As a long time critic of those that I call "Black Quasi-Socialist Progressive-Fundamentalist Racism Chasers" I must say that I am happy that someone who shares the viewpoint that I so frequently am opposed to (at least from the stand point of methodology).

It doesn't take a rocket scientist to see that, for Black people specifically - having yielded our racial movement to the Democratic party.....has made the Democratic Party STRONGER THAN EVER within our community but has not lead to much ORGANIC development from WITHIN our community.

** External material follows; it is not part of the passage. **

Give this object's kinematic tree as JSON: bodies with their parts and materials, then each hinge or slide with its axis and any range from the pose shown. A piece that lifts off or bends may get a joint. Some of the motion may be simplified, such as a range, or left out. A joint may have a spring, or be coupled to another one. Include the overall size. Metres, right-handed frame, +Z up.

I also strongly disagree with the author's conclusions. He says that these organizations should form outside of the election cycle. He FAILS to make note that STILL these organizations have their main focus on achieving benefit for the communities in question by drawing upon the resources of their "adversaries". This is mostly through government policy.

As I think about it - of course our economic receipts are drawn from others that we engage with. Where as others seek to develop a "fair society" by focusing upon both the so called "safety net" and by using government to, as a Democratic congressman from Minnesota said the other day "smooth out the rough edges of capitalism".

I believe that superior to these initiatives should be the focus upon positioning the community so that they are more competitive with other communities - offering goods and services that these others want and TAKING THEIR MONEY IN THE PROCESS.

Let me ask you - which of these two strategies build up the INDUSTRIOUSNESS and SKILLS for those in receipt of the funds?

When cities or regions are dominated by people who think as the author does we would THINK that prosperity would reign because now THEY have near complete control of the area and their way can be rendered. In fact this is not the case. Where as they damned their economic ideological adversaries when they were present - they now see that they are interdependent upon them when they depart.

More than the change in the election cycle needs to be the purging of the pure "radical/revolutionary" spirit which is often adopted for the sake of "fighting the system". In remaining at the extreme they almost always insure that the whole will suffer in the long run as America being a democratic state will have their adversaries to MOVE to a more hospitable place where they are not the bad guys.